First violation: you get a warning. Second violation in the next 30 days: your account is suspended. You cannot make this error even once if Google has recently warned you about shipping mismatches.
The fix is simple but requires discipline: whenever you change shipping rates on your website, update Merchant Center the same day. Never allow a window where the two systems disagree.
Audit your shipping configuration quarterly:
This is not a one-time task. Revisit these settings every time you change fulfillment partners, adjust rates, or enter a new market.
Mistake 1: Leaving shipping settings blank. Blank fields trigger a policy violation. Google assumes you are hiding information. Configure every field or exclude regions you do not serve.
Mistake 2: Using estimated delivery times instead of actual. If your actual delivery takes 5-7 days but you claim 2-3 days, you are setting expectations you cannot meet. Customers complain, chargebacks spike, suspension follows.

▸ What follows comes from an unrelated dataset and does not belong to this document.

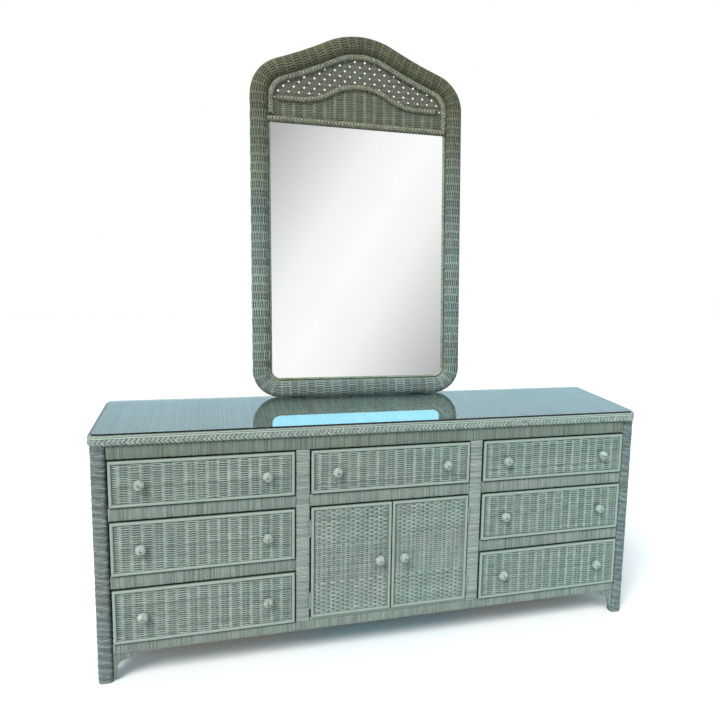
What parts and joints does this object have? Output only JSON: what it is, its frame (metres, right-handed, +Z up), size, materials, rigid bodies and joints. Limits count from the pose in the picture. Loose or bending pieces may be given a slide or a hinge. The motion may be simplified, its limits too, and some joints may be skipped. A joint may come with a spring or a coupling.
{
  "type": "dresser with drawers and mirror",
  "caption": "Wicker dresser with rows of drawers either side of a two-door cupboard, a glass top and an arched mirror with a lattice crest.",
  "frame": {"origin": "on the floor, at the middle of the box that the whole piece fills", "axes": "+X to the right as seen from the front, +Y from the front to the back, +Z up"},
  "size_m": [1.69, 0.5468, 1.953],
  "materials": {
    "painted_cane": "sage green painted wicker, worn at the crossings",
    "painted_wood": "sage green painted half-round moulding",
    "bare_wood": "plain unfinished timber and plywood",
    "clear_glass": "clear polished sheet glass",
    "mirror_silver": "silvered mirror glass",
    "hinge_metal": "painted steel butt hinges"
  },
  "bodies": {
    "root": {"corner_posts": "painted_cane", "top_rail": "painted_cane", "bottom_rail": "painted_cane", "centre_stiles": "painted_cane", "divider_rails": "painted_cane", "case_rails": "painted_cane", "foot_brackets": "painted_cane", "side_panels": "painted_cane", "back_panel": "bare_wood", "partitions": "bare_wood", "cupboard_shelves": "bare_wood", "top_board": "painted_cane", "top_braid": "painted_cane", "glass_top": "clear_glass", "drawer_runners": "bare_wood", "hinge_plates": "hinge_metal", "mirror_frame": "painted_cane", "mirror_glass": "mirror_silver", "mirror_backboard": "bare_wood", "mirror_liner": "painted_wood", "crest_panel": "painted_cane", "crest_lattice": "painted_cane", "crest_braids": "painted_cane", "mirror_struts": "bare_wood"},
    "drawer_left_top": {"drawer_left_top_front": "painted_cane", "drawer_left_top_moulding": "painted_wood", "drawer_left_top_knobs": "painted_cane", "drawer_left_top_box": "bare_wood"},
    "drawer_left_middle": {"drawer_left_middle_front": "painted_cane", "drawer_left_middle_moulding": "painted_wood", "drawer_left_middle_knobs": "painted_cane", "drawer_left_middle_box": "bare_wood"},
    "drawer_left_low": {"drawer_left_low_front": "painted_cane", "drawer_left_low_moulding": "painted_wood", "drawer_left_low_knobs": "painted_cane", "drawer_left_low_box": "bare_wood"},
    "drawer_centre": {"drawer_centre_front": "painted_cane", "drawer_centre_moulding": "painted_wood", "drawer_centre_knobs": "painted_cane", "drawer_centre_box": "bare_wood"},
    "drawer_right_top": {"drawer_right_top_front": "painted_cane", "drawer_right_top_moulding": "painted_wood", "drawer_right_top_knobs": "painted_cane", "drawer_right_top_box": "bare_wood"},
    "drawer_right_middle": {"drawer_right_middle_front": "painted_cane", "drawer_right_middle_moulding": "painted_wood", "drawer_right_middle_knobs": "painted_cane", "drawer_right_middle_box": "bare_wood"},
    "drawer_right_low": {"drawer_right_low_front": "painted_cane", "drawer_right_low_moulding": "painted_wood", "drawer_right_low_knobs": "painted_cane", "drawer_right_low_box": "bare_wood"},
    "door_left": {"door_left_panel": "painted_cane", "door_left_moulding": "painted_wood", "door_left_knob": "painted_cane", "door_left_hinge_leaves": "hinge_metal"},
    "door_right": {"door_right_panel": "painted_cane", "door_right_moulding": "painted_wood", "door_right_knob": "painted_cane", "door_right_hinge_leaves": "hinge_metal"}
  },
  "joints": [
    {"name": "drawer_left_top_slide", "type": "slide", "parent": "root", "child": "drawer_left_top", "axis": [0, -1, 0], "range_m": [0, 0.3]},
    {"name": "drawer_left_middle_slide", "type": "slide", "parent": "root", "child": "drawer_left_middle", "axis": [0, -1, 0], "range_m": [0, 0.3]},
    {"name": "drawer_left_low_slide", "type": "slide", "parent": "root", "child": "drawer_left_low", "axis": [0, -1, 0], "range_m": [0, 0.3]},
    {"name": "drawer_centre_slide", "type": "slide", "parent": "root", "child": "drawer_centre", "axis": [0, -1, 0], "range_m": [0, 0.3]},
    {"name": "drawer_right_top_slide", "type": "slide", "parent": "root", "child": "drawer_right_top", "axis": [0, -1, 0], "range_m": [0, 0.3]},
    {"name": "drawer_right_middle_slide", "type": "slide", "parent": "root", "child": "drawer_right_middle", "axis": [0, -1, 0], "range_m": [0, 0.3]},
    {"name": "drawer_right_low_slide", "type": "slide", "parent": "root", "child": "drawer_right_low", "axis": [0, -1, 0], "range_m": [0, 0.3]},
    {"name": "door_left_hinge", "type": "hinge", "parent": "root", "child": "door_left", "pos_m": [-0.2507, -0.24174, 0.295], "axis": [0, 0, -1], "range_deg": [0, 90]},
    {"name": "door_right_hinge", "type": "hinge", "parent": "root", "child": "door_right", "pos_m": [0.2507, -0.24174, 0.295], "axis": [0, 0, 1], "range_deg": [0, 90]}
  ]
}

Mistake 3: Forgetting to add weight to products. If weight-based shipping is enabled and products lack weight data, Google cannot calculate rates. You end up showing incorrect shipping costs, leading to complaints and violations.
Mistake 4: Not excluding regions you do not ship to. If you only ship domestically but your products appear internationally, customers in excluded regions will try to buy and become frustrated. Complaints accumulate.
Mistake 5: Ignoring service delays for backorders. If a product is backordered and you do not set the expected delivery date in Merchant Center, customers expect immediate shipment. When the package arrives months later, they file complaints about the delay you never disclosed.
Shipping settings are the bridge between your Merchant Center and your website. When they are accurate and synchronized, customers have a smooth checkout experience and Google has no reason to flag you for violations. When they are mismatched or incomplete, suspensions and chargebacks follow quickly. Take the time to get this right. It is one of the highest-ROI compliance investments you can make.